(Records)
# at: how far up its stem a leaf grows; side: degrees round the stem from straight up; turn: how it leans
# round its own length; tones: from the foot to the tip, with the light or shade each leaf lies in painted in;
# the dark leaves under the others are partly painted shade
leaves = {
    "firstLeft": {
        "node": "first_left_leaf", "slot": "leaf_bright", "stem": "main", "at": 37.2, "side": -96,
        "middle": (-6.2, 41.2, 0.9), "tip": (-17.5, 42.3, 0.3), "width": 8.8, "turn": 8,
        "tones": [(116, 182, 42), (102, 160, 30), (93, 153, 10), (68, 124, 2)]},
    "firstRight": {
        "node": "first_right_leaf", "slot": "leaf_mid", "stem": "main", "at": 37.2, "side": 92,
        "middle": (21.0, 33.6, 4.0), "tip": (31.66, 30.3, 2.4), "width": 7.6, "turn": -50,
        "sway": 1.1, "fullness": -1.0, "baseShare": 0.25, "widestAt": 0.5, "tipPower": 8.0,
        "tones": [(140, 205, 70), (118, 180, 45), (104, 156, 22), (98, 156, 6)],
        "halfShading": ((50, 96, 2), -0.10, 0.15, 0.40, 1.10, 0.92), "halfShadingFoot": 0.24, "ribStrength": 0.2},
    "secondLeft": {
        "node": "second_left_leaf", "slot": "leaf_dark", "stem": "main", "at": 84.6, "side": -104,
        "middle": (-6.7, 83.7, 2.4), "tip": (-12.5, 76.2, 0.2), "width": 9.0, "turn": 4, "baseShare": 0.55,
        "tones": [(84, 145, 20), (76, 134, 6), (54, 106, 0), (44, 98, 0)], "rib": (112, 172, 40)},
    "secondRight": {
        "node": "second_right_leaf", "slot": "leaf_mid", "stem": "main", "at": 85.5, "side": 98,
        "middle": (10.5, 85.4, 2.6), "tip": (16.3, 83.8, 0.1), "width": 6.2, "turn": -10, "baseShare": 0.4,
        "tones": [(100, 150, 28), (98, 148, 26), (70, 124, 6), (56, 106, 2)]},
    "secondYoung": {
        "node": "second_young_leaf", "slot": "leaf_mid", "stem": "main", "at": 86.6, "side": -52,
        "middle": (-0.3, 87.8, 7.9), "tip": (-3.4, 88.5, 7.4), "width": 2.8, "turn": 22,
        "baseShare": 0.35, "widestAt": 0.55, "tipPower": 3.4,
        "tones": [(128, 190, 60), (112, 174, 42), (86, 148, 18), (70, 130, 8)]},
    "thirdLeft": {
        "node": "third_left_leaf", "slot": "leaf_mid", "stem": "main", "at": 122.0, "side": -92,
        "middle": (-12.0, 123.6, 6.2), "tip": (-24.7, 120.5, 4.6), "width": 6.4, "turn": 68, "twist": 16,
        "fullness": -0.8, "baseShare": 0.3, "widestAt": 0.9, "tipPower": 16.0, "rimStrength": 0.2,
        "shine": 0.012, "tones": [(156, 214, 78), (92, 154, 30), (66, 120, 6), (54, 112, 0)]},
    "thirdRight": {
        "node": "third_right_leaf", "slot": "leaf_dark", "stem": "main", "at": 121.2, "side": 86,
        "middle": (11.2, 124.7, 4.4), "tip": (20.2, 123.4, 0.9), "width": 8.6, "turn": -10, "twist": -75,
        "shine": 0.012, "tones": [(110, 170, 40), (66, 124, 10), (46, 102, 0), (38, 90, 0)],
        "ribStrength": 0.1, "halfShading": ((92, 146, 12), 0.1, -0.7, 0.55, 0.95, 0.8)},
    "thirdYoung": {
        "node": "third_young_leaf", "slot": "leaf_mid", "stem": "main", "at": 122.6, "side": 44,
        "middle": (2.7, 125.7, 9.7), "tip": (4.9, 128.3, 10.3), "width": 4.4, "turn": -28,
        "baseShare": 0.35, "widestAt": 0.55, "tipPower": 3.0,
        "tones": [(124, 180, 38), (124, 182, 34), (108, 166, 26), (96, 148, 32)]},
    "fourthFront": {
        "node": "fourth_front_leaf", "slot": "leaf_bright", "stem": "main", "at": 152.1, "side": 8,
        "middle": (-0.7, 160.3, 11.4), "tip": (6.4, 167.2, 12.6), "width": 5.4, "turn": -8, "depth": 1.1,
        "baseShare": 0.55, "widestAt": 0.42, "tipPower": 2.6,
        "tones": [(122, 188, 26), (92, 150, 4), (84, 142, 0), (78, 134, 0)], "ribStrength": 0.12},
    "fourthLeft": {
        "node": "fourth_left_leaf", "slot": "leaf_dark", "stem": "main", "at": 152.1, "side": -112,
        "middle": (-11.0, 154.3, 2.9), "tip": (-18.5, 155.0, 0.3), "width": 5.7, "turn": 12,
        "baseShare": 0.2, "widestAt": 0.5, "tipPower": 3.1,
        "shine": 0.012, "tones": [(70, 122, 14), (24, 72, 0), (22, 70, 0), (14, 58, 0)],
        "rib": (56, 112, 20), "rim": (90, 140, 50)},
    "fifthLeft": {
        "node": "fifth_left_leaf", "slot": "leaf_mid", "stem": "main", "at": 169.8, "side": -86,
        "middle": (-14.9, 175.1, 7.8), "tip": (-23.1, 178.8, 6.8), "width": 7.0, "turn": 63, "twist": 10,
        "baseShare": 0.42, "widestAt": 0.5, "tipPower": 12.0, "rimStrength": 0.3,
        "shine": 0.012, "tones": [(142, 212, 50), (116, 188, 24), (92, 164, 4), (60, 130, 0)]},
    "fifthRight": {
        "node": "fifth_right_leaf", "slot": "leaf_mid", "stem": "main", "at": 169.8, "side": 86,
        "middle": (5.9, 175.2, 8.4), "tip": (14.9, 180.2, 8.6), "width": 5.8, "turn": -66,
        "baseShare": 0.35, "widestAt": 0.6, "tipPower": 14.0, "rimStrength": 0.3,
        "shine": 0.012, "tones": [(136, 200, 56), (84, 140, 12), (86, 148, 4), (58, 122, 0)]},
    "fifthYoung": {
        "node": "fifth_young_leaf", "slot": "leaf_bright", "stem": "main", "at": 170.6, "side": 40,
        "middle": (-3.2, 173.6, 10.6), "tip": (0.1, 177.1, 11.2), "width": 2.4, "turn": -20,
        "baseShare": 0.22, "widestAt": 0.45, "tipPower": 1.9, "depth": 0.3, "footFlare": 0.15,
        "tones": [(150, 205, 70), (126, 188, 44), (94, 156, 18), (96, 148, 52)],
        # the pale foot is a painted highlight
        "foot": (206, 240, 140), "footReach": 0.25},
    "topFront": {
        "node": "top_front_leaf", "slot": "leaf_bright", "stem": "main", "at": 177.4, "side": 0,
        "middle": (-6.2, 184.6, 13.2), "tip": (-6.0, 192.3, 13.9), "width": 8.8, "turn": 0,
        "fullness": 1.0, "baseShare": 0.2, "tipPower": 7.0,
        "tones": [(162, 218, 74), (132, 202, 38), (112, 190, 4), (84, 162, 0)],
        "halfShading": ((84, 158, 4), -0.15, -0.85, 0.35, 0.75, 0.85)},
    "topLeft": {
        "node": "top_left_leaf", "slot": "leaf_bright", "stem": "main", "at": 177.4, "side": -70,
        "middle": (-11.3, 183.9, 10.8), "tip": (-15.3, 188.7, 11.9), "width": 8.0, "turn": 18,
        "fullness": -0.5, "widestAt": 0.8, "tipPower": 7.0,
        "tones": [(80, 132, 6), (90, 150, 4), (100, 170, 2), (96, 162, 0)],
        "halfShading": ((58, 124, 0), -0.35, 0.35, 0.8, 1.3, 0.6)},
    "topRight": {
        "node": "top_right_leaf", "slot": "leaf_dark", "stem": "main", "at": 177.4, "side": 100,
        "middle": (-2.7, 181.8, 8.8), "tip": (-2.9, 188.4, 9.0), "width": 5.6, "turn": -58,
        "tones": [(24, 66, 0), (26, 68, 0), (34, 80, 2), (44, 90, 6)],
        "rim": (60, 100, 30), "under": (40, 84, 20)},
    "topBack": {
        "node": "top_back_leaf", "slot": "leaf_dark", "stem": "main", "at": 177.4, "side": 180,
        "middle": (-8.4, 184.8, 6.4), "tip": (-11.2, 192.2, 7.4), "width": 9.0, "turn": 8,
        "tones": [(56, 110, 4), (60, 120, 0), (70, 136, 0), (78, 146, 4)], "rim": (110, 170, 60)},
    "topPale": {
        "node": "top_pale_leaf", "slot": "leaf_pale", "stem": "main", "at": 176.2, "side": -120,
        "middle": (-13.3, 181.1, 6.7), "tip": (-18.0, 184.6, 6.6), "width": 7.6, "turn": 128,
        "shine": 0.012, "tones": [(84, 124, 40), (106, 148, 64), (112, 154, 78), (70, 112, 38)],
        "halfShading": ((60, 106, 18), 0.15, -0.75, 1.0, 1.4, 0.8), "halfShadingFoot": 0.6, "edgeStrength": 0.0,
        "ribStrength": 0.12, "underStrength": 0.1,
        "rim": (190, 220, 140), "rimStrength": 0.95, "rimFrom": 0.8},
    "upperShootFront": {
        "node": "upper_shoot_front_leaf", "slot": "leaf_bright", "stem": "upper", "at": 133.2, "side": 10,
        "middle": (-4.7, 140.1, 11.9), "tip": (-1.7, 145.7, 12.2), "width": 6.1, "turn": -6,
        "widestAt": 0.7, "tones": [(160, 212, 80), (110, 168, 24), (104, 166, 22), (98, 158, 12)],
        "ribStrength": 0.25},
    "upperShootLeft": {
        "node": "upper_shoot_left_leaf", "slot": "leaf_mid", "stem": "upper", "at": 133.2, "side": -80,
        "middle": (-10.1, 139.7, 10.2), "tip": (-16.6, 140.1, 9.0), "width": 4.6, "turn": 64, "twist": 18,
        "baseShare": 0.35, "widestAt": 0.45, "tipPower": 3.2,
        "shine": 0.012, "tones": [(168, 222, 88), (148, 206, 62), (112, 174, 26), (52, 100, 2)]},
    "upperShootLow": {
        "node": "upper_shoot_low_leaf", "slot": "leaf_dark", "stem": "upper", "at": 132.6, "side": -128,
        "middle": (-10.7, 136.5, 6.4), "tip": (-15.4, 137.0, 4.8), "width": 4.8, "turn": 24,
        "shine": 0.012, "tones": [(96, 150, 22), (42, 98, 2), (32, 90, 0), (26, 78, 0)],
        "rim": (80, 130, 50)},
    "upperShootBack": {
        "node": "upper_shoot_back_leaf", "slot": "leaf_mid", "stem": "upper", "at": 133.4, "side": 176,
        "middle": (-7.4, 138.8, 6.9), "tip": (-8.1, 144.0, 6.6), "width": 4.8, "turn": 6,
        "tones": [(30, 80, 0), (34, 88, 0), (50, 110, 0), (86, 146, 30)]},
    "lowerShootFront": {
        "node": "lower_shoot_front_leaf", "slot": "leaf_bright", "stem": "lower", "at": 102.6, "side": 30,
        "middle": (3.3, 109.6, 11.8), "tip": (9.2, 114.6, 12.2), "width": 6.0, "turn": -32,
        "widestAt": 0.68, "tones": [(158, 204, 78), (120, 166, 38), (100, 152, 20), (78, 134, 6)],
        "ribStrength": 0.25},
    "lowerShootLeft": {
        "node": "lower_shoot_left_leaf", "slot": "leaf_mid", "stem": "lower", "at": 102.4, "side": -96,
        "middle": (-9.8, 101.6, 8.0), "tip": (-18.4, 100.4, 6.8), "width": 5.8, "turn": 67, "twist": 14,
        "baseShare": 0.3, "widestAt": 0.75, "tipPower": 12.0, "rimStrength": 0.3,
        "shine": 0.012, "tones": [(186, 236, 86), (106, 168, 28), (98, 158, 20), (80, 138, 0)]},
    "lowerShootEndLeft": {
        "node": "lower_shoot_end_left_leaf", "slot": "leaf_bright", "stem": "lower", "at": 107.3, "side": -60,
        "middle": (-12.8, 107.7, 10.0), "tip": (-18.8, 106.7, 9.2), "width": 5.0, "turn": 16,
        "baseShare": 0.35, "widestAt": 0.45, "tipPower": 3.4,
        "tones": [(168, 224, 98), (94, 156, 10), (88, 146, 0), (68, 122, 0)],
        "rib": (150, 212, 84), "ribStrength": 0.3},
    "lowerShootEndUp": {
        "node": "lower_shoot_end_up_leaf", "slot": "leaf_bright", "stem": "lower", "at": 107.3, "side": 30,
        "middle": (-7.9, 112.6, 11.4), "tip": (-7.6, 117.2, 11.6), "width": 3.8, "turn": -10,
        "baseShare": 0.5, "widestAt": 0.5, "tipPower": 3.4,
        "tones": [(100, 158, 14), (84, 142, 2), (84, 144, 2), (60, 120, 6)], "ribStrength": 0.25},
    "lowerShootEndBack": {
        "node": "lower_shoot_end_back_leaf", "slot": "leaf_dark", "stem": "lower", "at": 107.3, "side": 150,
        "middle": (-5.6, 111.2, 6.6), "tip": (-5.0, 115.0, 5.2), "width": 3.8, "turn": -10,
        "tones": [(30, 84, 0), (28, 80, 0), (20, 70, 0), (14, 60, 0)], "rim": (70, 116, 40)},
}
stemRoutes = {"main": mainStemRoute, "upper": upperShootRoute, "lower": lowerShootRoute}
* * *
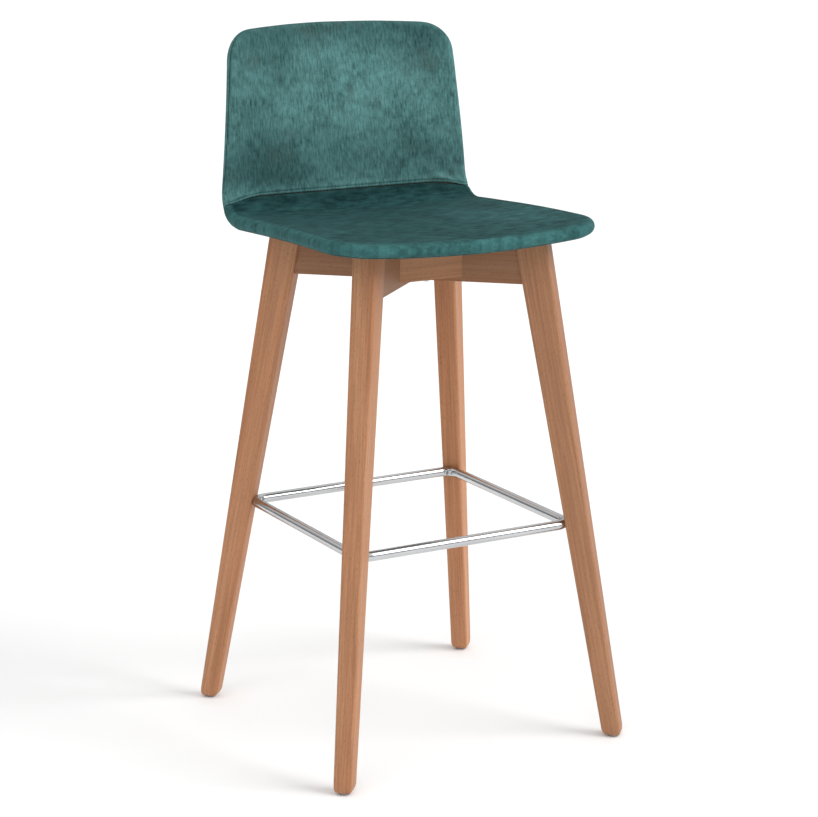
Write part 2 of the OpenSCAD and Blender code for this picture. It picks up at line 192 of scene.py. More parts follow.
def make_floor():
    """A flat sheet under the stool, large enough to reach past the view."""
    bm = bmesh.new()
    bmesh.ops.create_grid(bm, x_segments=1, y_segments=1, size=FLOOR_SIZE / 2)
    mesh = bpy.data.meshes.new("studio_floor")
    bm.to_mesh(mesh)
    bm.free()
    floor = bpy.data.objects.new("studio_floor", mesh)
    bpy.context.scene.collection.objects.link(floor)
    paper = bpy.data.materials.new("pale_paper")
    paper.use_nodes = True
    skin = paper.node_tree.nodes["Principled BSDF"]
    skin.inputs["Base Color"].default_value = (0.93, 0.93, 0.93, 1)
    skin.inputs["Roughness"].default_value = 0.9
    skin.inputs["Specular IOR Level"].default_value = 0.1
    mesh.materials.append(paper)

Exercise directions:
Pull out all lines from the listing that contain the string "picture".

Complete answer:
Write part 2 of the OpenSCAD and Blender code for this picture. It picks up at line 192 of scene.py. More parts follow.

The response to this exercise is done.